Should I use regex or some JS string method such as substring()
or match()
?
Upvotes: 1
Views: 3739
Reputation: 1821
Update for 2019...
This builds off of blueiur's answer and walks through a solution in more detail. JSDOM
needs to be installed before you can use it:
npm install jsdom
Now, according to the documentation, you can instantiate JSDOM
like this:
const jsdom = require('jsdom');
const { JSDOM } = jsdom;
You've already got some html you want to parse, I'll use your example and define it as a template literal:
const data = `<iframe width="100%" height="166" scrolling="no" frameborder="no"

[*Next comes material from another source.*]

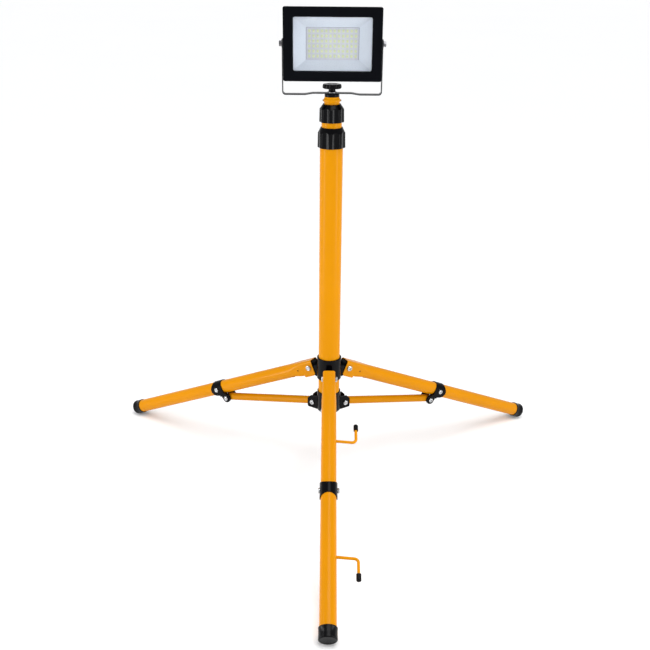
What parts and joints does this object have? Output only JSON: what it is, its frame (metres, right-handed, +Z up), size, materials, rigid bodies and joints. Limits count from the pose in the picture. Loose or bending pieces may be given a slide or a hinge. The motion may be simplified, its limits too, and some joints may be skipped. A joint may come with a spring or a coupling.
{
  "type": "tripod work light",
  "caption": "LED floodlight on a folding tripod stand with a telescoping mast, a tilting U bracket and cable hooks on the front leg.",
  "frame": {"origin": "where the mast axis meets the floor", "axes": "+Z up along the mast, -Y the way the lamp and the front leg point, +X to the right seen from the front"},
  "size_m": [0.8716, 0.7584, 0.8802],
  "materials": {
    "orange_paint": "semi-gloss powder coat",
    "black_plastic": "fine moulded texture",
    "natural_plastic": "natural nylon",
    "zinc_steel": "zinc plated",
    "brass_insert": "machined",
    "grey_bracket": "dark grey satin paint",
    "black_casting": "black powder coat",
    "clear_glass": "clear toughened",
    "black_rubber": "moulded",
    "white_reflector": "white satin",
    "board_white": "white solder mask",
    "phosphor": "yellow phosphor dome"
  },
  "bodies": {
    "mast": {"main_tube": "orange_paint", "base_plug": "black_plastic", "base_collar": "black_plastic", "base_collar_bolts": "zinc_steel", "base_collar_nuts": "zinc_steel", "lower_thread_bush": "black_plastic", "lower_collet": "natural_plastic"},
    "lower_twist": {"lower_twist_collar": "black_plastic"},
    "middle_mast": {"middle_tube": "orange_paint", "middle_guide_bush": "natural_plastic", "upper_thread_bush": "black_plastic", "upper_collet": "natural_plastic"},
    "upper_twist": {"upper_twist_collar": "black_plastic"},
    "inner_mast": {"inner_tube": "orange_paint", "inner_guide_bush": "natural_plastic", "top_plug": "black_plastic", "head_stud": "zinc_steel"},
    "yoke": {"head_bracket": "grey_bracket", "head_washer": "zinc_steel"},
    "clamp_knob": {"head_knob": "black_plastic", "head_knob_insert": "brass_insert"},
    "lamp": {"lamp_bezel": "black_casting", "lamp_glass": "clear_glass", "glass_gasket": "black_rubber", "lamp_housing": "black_casting", "reflector": "white_reflector", "led_board": "board_white", "led_chips": "phosphor", "thermal_pad": "black_rubber", "led_driver": "board_white", "cover_screws": "zinc_steel", "cable_gland": "black_plastic", "gland_nut": "black_plastic", "breather_vent": "black_plastic", "tilt_bolts": "zinc_steel", "tilt_washers": "zinc_steel"},
    "hub": {"hub_collar": "black_plastic", "hub_lock_insert": "brass_insert"},
    "lock_knob": {"hub_lock_knob": "black_plastic", "hub_lock_screw": "zinc_steel"},
    "strut_front": {"strut_front": "orange_paint"},
    "leg_front": {"leg_tube_front": "orange_paint", "leg_clamp_front": "black_plastic", "foot_cap_front": "black_rubber", "leg_fasteners_front": "zinc_steel", "cable_hook_upper": "orange_paint", "cable_hook_lower": "orange_paint", "hook_tip_upper": "black_rubber", "hook_tip_lower": "black_rubber"},
    "strut_right": {"strut_right": "orange_paint"},
    "leg_right": {"leg_tube_right": "orange_paint", "leg_clamp_right": "black_plastic", "foot_cap_right": "black_rubber", "leg_fasteners_right": "zinc_steel"},
    "strut_left": {"strut_left": "orange_paint"},
    "leg_left": {"leg_tube_left": "orange_paint", "leg_clamp_left": "black_plastic", "foot_cap_left": "black_rubber", "leg_fasteners_left": "zinc_steel"}
  },
  "joints": [
    {"name": "hub_slide", "type": "slide", "parent": "mast", "child": "hub", "axis": [0, 0, 1], "range_m": [0, 0.37031]},
    {"name": "hub_lock_turn", "type": "hinge", "parent": "hub", "child": "lock_knob", "pos_m": [0, 0.04, 0.23109], "axis": [0, 1, 0], "range_deg": [0, 360]},
    {"name": "lower_twist_turn", "type": "hinge", "parent": "mast", "child": "lower_twist", "pos_m": [0, 0, 0.67], "axis": [0, 0, 1], "range_deg": [0, 90]},
    {"name": "middle_mast_slide", "type": "slide", "parent": "mast", "child": "middle_mast", "axis": [0, 0, 1], "range_m": [0, 0.42]},
    {"name": "upper_twist_turn", "type": "hinge", "parent": "middle_mast", "child": "upper_twist", "pos_m": [0, 0, 0.712], "axis": [0, 0, 1], "range_deg": [0, 90]},
    {"name": "inner_mast_slide", "type": "slide", "parent": "middle_mast", "child": "inner_mast", "axis": [0, 0, 1], "range_m": [0, 0.42]},
    {"name": "yoke_pan", "type": "hinge", "parent": "inner_mast", "child": "yoke", "pos_m": [0, 0, 0.744], "axis": [0, 0, 1], "range_deg": [-180, 180]},
    {"name": "clamp_knob_turn", "type": "hinge", "parent": "inner_mast", "child": "clamp_knob", "pos_m": [0, 0, 0.752], "axis": [0, 0, 1], "range_deg": [0, 360]},
    {"name": "lamp_tilt", "type": "hinge", "parent": "yoke", "child": "lamp", "pos_m": [0, 0, 0.8215], "axis": [1, 0, 0], "range_deg": [-90, 90]},
    {"name": "strut_fold_front", "type": "hinge", "parent": "mast", "child": "strut_front", "pos_m": [0, -0.0302, 0.15409], "axis": [-1, 0, 0], "range_deg": [0, 102.56]},
    {"name": "leg_fold_front", "type": "hinge", "parent": "strut_front", "child": "leg_front", "pos_m": [0, -0.23644, 0.10792], "axis": [1, 0, 0], "range_deg": [0, 163.91]},
    {"name": "strut_fold_right", "type": "hinge", "parent": "mast", "child": "strut_right", "pos_m": [0.02615, 0.0151, 0.15409], "axis": [0.5, -0.866, 0], "range_deg": [0, 102.56]},
    {"name": "leg_fold_right", "type": "hinge", "parent": "strut_right", "child": "leg_right", "pos_m": [0.20476, 0.11822, 0.10792], "axis": [-0.5, 0.866, 0], "range_deg": [0, 163.91]},
    {"name": "strut_fold_left", "type": "hinge", "parent": "mast", "child": "strut_left", "pos_m": [-0.02615, 0.0151, 0.15409], "axis": [0.5, 0.866, 0], "range_deg": [0, 102.56]},
    {"name": "leg_fold_left", "type": "hinge", "parent": "strut_left", "child": "leg_left", "pos_m": [-0.20476, 0.11822, 0.10792], "axis": [-0.5, -0.866, 0], "range_deg": [0, 163.91]}
  ],
  "couplings": [
    {"joint": "strut_fold_front", "follows": "hub_slide", "rad_per_m": 4.8328},
    {"joint": "leg_fold_front", "follows": "hub_slide", "rad_per_m": 7.7246},
    {"joint": "strut_fold_right", "follows": "hub_slide", "rad_per_m": 4.8328},
    {"joint": "leg_fold_right", "follows": "hub_slide", "rad_per_m": 7.7246},
    {"joint": "strut_fold_left", "follows": "hub_slide", "rad_per_m": 4.8328},
    {"joint": "leg_fold_left", "follows": "hub_slide", "rad_per_m": 7.7246}
  ]
}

src="http://w.soundcloud.com/player/?url=http%3A%2F%2Fapi.soundcloud.com%2Ftracks%2F11111111&auto_play=false
&show_artwork=true&color=c3000d&show_comments=false&liking=false
&download=false&show_user=false&show_playcount=false"></iframe>`;
Here's the fun part... parse the html in NodeJS:
const { document } = (new JSDOM(data)).window;
What's happening here? You're creating a new JSDOM object with the provided HTML and grabbing the document
attribute of the window
attribute. From this point on, you can use document.getElementsByTagName()
and other similar functions just like you would in a browser.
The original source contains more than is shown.